Stated goal
Repeat exactly, and only, the lines from the one that contains "hide_parts(*nodes)" through the one that contains "return piece", both ends included.

3D code data
******************************
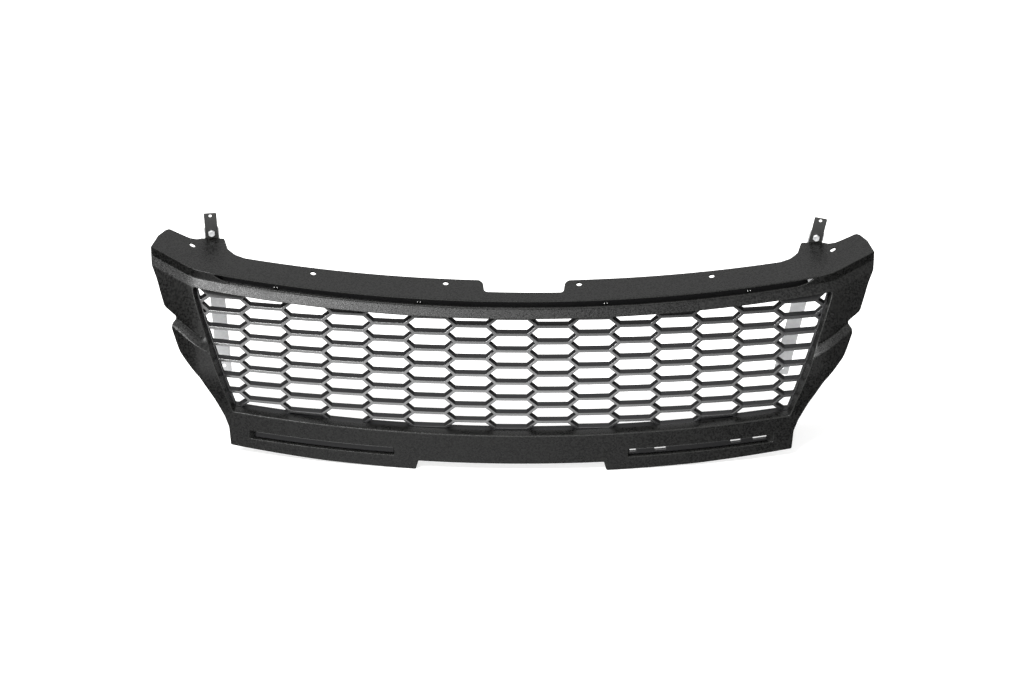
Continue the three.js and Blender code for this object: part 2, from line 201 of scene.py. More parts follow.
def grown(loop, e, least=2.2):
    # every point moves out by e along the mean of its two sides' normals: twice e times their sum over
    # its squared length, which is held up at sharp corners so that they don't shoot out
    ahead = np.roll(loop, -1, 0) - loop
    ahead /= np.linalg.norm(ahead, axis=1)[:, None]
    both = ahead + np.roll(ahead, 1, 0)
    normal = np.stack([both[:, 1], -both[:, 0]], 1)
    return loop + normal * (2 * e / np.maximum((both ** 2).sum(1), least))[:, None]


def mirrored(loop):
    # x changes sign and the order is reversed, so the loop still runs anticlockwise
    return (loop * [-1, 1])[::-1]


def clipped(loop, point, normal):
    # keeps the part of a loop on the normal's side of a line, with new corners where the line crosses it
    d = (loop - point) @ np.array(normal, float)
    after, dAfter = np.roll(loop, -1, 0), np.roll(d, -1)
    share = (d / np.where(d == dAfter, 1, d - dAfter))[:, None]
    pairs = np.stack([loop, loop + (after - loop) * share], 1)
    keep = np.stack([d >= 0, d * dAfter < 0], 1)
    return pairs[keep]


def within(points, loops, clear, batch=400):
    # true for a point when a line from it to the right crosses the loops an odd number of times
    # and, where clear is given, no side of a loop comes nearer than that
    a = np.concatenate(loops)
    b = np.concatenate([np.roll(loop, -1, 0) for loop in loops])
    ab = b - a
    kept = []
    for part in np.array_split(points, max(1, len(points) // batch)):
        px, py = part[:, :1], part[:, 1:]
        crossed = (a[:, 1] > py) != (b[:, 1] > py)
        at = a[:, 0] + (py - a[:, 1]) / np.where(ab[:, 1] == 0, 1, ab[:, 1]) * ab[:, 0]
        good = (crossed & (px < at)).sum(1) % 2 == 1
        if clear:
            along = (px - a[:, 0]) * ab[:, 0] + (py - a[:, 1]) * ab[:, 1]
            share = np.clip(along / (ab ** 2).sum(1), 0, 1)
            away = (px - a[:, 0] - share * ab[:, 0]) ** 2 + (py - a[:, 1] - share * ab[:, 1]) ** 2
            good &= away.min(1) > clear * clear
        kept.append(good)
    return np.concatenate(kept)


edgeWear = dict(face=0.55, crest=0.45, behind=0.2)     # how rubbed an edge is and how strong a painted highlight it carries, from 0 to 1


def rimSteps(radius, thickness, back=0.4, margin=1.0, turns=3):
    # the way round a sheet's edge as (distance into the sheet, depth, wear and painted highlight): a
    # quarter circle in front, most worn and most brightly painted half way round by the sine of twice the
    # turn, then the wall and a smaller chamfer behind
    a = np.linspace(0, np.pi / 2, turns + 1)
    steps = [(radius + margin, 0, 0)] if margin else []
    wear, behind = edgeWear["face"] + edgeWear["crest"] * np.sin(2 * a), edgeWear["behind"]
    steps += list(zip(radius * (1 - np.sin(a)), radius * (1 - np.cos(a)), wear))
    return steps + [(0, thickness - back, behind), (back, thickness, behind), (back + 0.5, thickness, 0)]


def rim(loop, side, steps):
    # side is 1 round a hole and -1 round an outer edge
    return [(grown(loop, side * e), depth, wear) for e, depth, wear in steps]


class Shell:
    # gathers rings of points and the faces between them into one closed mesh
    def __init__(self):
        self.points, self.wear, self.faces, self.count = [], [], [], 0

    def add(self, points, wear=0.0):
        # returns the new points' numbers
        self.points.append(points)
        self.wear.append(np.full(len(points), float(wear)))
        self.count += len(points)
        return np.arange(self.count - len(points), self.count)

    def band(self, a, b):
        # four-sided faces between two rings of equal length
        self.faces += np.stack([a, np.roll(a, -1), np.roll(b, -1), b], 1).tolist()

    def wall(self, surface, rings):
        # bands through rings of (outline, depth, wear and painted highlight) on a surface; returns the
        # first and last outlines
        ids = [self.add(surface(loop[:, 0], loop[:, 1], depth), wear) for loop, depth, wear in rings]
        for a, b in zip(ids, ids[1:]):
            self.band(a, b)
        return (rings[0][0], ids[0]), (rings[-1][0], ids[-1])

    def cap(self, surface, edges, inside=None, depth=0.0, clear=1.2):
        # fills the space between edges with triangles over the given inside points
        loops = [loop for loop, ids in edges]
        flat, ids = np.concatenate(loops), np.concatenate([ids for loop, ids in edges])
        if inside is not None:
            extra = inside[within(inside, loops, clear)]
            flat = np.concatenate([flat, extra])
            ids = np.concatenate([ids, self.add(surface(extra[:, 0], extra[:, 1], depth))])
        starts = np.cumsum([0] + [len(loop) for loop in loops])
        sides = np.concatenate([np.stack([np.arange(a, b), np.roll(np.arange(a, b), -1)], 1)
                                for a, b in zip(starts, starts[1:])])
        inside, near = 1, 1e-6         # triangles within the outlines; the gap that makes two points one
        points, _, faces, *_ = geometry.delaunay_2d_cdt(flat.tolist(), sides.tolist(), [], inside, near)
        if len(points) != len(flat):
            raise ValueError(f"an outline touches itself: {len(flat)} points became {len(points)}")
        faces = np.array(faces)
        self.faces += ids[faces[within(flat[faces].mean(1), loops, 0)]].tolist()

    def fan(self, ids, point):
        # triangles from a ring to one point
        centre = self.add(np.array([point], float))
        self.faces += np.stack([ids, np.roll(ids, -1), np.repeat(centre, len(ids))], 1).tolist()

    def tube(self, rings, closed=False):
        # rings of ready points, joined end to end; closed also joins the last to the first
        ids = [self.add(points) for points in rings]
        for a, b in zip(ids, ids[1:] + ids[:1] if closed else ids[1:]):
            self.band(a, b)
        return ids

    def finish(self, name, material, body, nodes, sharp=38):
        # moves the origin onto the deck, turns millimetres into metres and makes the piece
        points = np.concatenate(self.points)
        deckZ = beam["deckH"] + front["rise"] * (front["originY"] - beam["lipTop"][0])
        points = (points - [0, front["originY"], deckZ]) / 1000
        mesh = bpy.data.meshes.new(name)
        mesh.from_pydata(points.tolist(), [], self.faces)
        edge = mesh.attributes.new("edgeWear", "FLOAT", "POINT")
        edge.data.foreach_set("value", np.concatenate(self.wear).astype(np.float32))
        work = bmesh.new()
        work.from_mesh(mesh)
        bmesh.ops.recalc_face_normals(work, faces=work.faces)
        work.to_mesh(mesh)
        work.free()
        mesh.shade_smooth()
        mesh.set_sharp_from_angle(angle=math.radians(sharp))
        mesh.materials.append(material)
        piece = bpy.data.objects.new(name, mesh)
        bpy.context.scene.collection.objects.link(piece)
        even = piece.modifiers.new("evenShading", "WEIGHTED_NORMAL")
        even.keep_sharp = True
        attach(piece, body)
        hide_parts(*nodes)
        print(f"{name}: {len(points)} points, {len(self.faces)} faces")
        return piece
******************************
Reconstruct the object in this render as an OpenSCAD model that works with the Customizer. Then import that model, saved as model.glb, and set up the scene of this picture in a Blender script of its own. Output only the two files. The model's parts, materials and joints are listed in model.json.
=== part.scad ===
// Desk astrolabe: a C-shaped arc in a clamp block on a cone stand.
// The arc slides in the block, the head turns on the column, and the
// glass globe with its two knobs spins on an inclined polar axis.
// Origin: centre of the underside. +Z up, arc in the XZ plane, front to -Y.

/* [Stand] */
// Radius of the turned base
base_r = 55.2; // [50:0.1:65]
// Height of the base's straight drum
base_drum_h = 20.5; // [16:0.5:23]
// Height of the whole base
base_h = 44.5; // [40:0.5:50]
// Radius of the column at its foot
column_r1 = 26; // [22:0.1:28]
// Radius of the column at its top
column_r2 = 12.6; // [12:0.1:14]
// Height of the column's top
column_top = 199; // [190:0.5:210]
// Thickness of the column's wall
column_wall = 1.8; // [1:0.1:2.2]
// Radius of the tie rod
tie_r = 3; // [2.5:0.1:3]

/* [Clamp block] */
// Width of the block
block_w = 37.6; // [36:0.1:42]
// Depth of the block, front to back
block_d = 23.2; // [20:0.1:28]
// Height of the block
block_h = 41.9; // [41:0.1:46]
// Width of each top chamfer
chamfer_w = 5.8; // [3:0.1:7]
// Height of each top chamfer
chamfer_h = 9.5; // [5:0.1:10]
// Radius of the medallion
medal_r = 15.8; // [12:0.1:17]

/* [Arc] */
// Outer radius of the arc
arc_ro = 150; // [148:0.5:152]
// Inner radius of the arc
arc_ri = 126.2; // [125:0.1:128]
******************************
Result
        hide_parts(*nodes)
        print(f"{name}: {len(points)} points, {len(self.faces)} faces")
        return piece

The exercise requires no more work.